Livni will auf Amt der Ministerpräsidentin verzichten
Um Herzogs Koalitionschancen zu verbessern, erklärte sich Zipi Livni am Montagabend bereit, im Falle eines Wahlsieges auf das Amt der Ministerpräsidentin zu verzichten. Ursprünglich hatte Livni mit Herzog eine Rotation nach der Hälfte der Amtszeit abgesprochen.
Ausschlaggebend für die Koalition könnten Mosche Kachlon und seine neuen Partei Kulanu sein. Sie ist etwas rechts der politischen Mitte angesiedelt. Netanjahu ging in seinem Werben um Kachlon so weit, dem zentristischen Politiker schon vor der Wahl öffentlich das von diesem angestrebte Amt des Finanzministers zu versprechen. Kachlon, der sich vom Likud abgespalten hat, ging auf Netanjahus Angebot nicht ein.

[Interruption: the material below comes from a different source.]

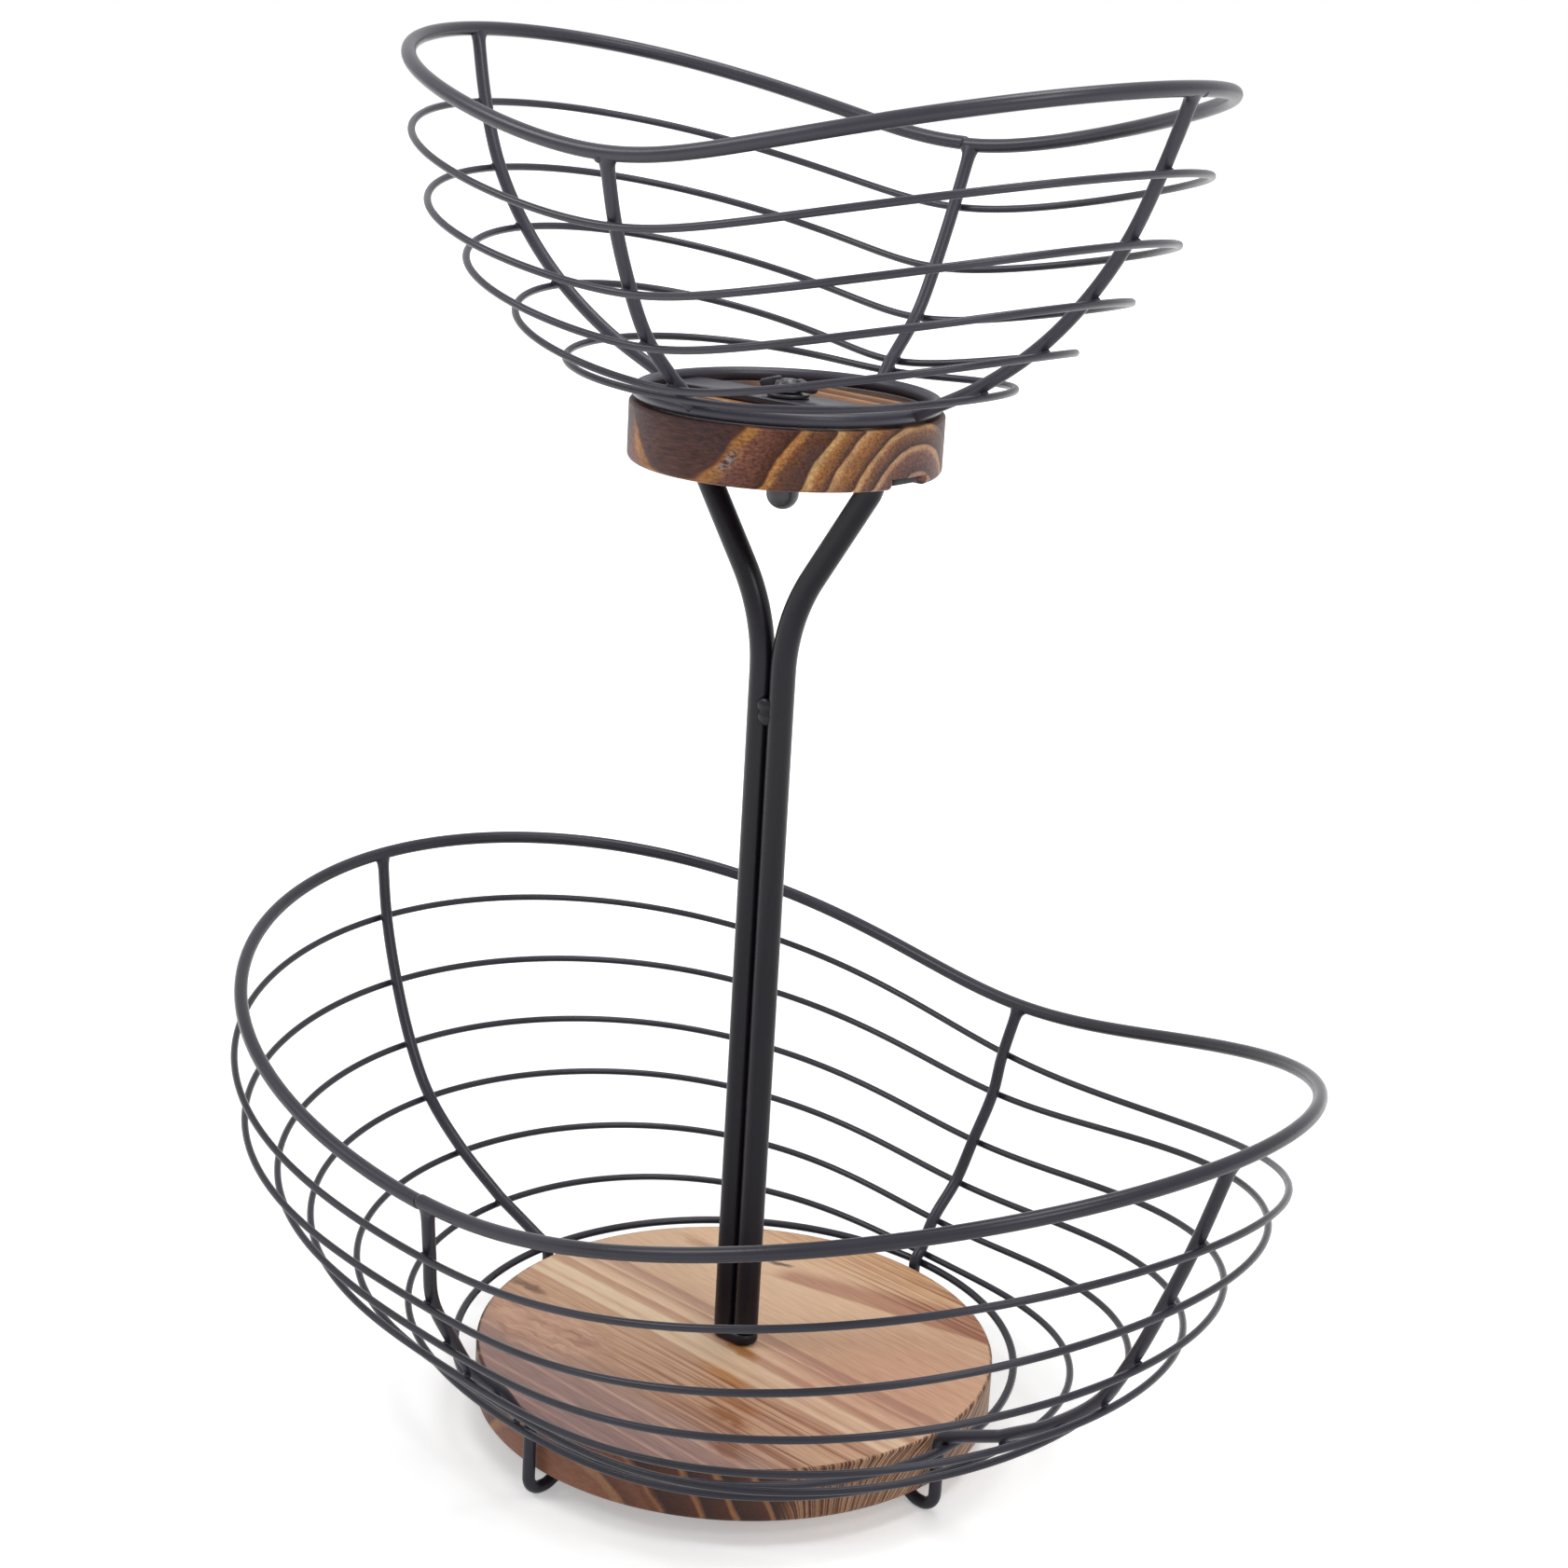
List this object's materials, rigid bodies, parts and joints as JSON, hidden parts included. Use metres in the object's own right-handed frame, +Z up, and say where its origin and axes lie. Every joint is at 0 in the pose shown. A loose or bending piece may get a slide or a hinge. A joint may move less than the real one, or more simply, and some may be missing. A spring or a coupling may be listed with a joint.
{
  "type": "two-tier wire fruit basket",
  "caption": "Two oval wire bowls, a small one over a large one, each round a wooden board, on a forked pole whose top is clamped by a wing nut.",
  "frame": {"origin": "on the floor under the pole's axis, which is the middle of both boards and of the object's outline", "axes": "+Z up along the pole; +X along the long axis of the lower bowl, towards the end that is nearer in the picture; +Y across the lower bowl"},
  "size_m": [0.3854, 0.267, 0.4386],
  "materials": {
    "black_coat": "satin black powder coat on steel wire, rod and strip",
    "torched_pine": "flame-darkened pine, pale pinkish face with brown grain streaks, dark burnt edge",
    "burnt_pine": "flame-darkened pine, dark reddish brown edge with orange grain lines",
    "plated_steel": "dull zinc plating",
    "coated_nut": "dark satin coating"
  },
  "bodies": {
    "basket": {"lower_rim": "black_coat", "lower_ring_1": "black_coat", "lower_ring_2": "black_coat", "lower_ring_3": "black_coat", "lower_ring_4": "black_coat", "lower_ring_5": "black_coat", "lower_ring_6": "black_coat", "lower_base_ring": "black_coat", "lower_rib_right": "black_coat", "lower_rib_back": "black_coat", "lower_rib_left": "black_coat", "lower_rib_front": "black_coat", "hub_plate": "black_coat", "pole_foot": "black_coat", "pole_rod_left": "black_coat", "pole_rod_right": "black_coat", "cross_bar": "black_coat", "dome_nut": "black_coat", "upper_rim": "black_coat", "upper_ring_1": "black_coat", "upper_ring_2": "black_coat", "upper_ring_3": "black_coat", "upper_ring_4": "black_coat", "upper_ring_5": "black_coat", "upper_base_ring": "black_coat", "upper_rib_right": "black_coat", "upper_rib_back": "black_coat", "upper_rib_left": "black_coat", "upper_rib_front": "black_coat", "upper_strap": "black_coat", "lower_board": "torched_pine", "upper_board": "burnt_pine", "base_bolt": "plated_steel", "tie_stud": "plated_steel", "strap_washer": "coated_nut"},
    "wing_nut": {"wing_nut": "coated_nut"}
  },
  "joints": [
    {"name": "wing_nut_turn", "type": "hinge", "parent": "basket", "child": "wing_nut", "pos_m": [0, 0, 0.339], "axis": [0, 0, 1], "range_deg": [0, 1710]}
  ]
}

Wahl parallel zu Iran-Verhandlungen
Die Wahl gilt vielen als Referendum über die Regierungszeit Netanjahus, der seit 2009 im Amt ist. Er baute in seiner Kampagne ausschließlich auf das Thema Sicherheit, insbesondere die Bedrohung durch das iranische Atomprogramm. Dass quasi während der Wahl die USA mit dem Iran die Atomverhandlungen weiterführen, macht den Urnengang noch spannender.
Das Verhältnis Netanjahus zur Regierung von US-Präsident Barack Obama war zuletzt auf einen neuen Tiefpunkt gesunken. Am Montag gab es bei den Atomverhandlungen weitere Fortschritte. „In einigen Punkten sind wir einer Einigung näher gekommen“, sagte der iranische Außenminister Mohammed Dschawad Sarif nach fünfstündigen Gesprächen mit seinem US-Kollegen John Kerry in Lausanne in der Schweiz. Details wollte er nicht nennen. „Wir haben noch bis Freitag Zeit und dann wissen wir alle mehr“, sagte Sarif iranischen Medien.
25 Parteien und Listen auf Wahlzettel
Die Zionistische Union sprach sich vor der Wahl vor allem für eine Friedensregelung mit den Palästinensern aus und forderte mehr soziale Gerechtigkeit in Israel. Die Neuwahlen waren notwendig geworden, nachdem Netanjahus Mitte-rechts-Koalition Ende vergangenen Jahres nach weniger als zwei Jahren im Amt auseinandergebrochen war. Insgesamt treten 25 Parteien und Listen an, mehr als die Hälfte davon werden aber voraussichtlich an der Sperrklausel von 3,25 Prozent scheitern. Das neue Parlament soll am 31. März vereidigt werden.